Begin SUPPLIED DATA

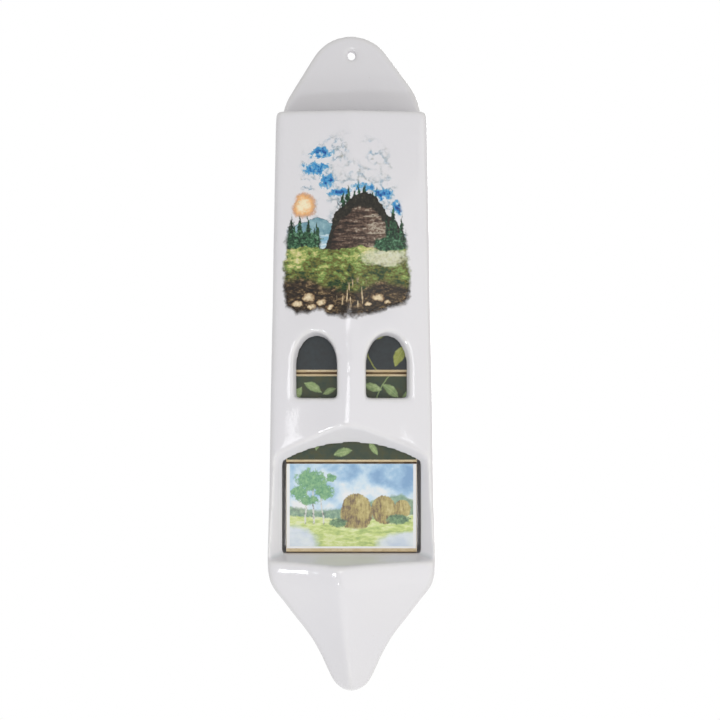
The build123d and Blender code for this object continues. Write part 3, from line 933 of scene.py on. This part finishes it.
def lamp(name, offset, size, power, colour):
    """Round soft lamp at an offset from the object's middle, turned to face it, in metres and watts."""
    light = bpy.data.lights.new(name, "AREA")
    light.shape = "DISK"
    light.size = size
    light.energy = power
    light.color = colour
    made = bpy.data.objects.new(name, light)
    bpy.context.scene.collection.objects.link(made)
    made.location = middle + Vector(offset)
    made.rotation_euler = (-Vector(offset)).to_track_quat("-Z", "Y").to_euler()


lamp("window_right", (0.50, -0.60, -0.16), 1.1, 2.1, (1.0, 0.99, 0.93))
lamp("lamp_front", (-0.02, -0.80, -0.05), 0.26, 0.85, (0.98, 0.98, 1.0))
lamp("lamp_under", (0.0, -0.22, -0.48), 0.3, 0.075, (1.0, 1.0, 0.98))
lamp("lamp_left", (-0.285, -0.62, -0.28), 0.06, 0.6, (0.90, 0.94, 1.0))
lamp("lamp_low_left", (-0.24, -0.68, -0.53), 0.06, 0.2, (0.92, 0.95, 1.0))
lamp("lamp_back", (0.30, 0.80, 0.15), 0.8, 3.6, (1.0, 1.0, 1.0))


# The camera: straight in front, half a metre from the wall and level with the windows' sills.
# Its shifts put the object where it stands in the photograph.

CAMERA_DISTANCE = 0.52
CAMERA_HEIGHT = -0.1442
FOCAL_PIXELS = 1234
PHOTO_SIDE = 720
EYE_ROW = 400
CENTRE_COLUMN = 351.5
SENSOR = 36.0

camera_data = bpy.data.cameras.new("camera")
camera_data.sensor_width = SENSOR
camera_data.lens = FOCAL_PIXELS * SENSOR / PHOTO_SIDE
camera_data.shift_x = (PHOTO_SIDE / 2 - CENTRE_COLUMN) / PHOTO_SIDE
camera_data.shift_y = (EYE_ROW - PHOTO_SIDE / 2) / PHOTO_SIDE
camera_data.clip_start = 0.01
camera = bpy.data.objects.new("camera", camera_data)
bpy.context.scene.collection.objects.link(camera)
camera.location = (0, -CAMERA_DISTANCE, CAMERA_HEIGHT)
camera.rotation_euler = (math.radians(90), 0, 0)
bpy.context.scene.camera = camera
bpy.context.scene.view_settings.view_transform = "Standard"

low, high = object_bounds()
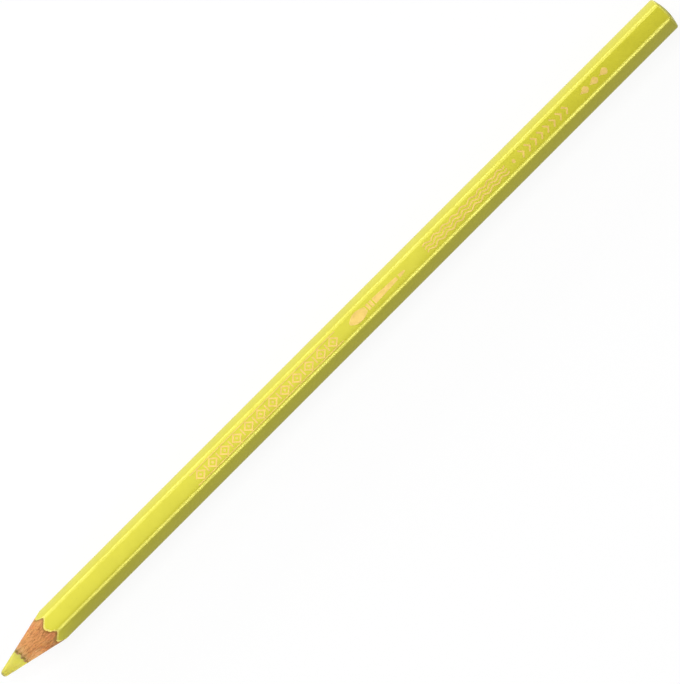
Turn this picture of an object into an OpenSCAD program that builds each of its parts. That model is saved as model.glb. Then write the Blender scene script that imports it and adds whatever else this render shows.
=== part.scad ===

End SUPPLIED DATA

WHAT TO PRODUCE
Set down, exactly and in full, the lines from the one containing "Turn this picture" through the end of the entries; no other line belongs.

RESPONSE TO THE EXERCISE
Turn this picture of an object into an OpenSCAD program that builds each of its parts. That model is saved as model.glb. Then write the Blender scene script that imports it and adds whatever else this render shows.
=== part.scad ===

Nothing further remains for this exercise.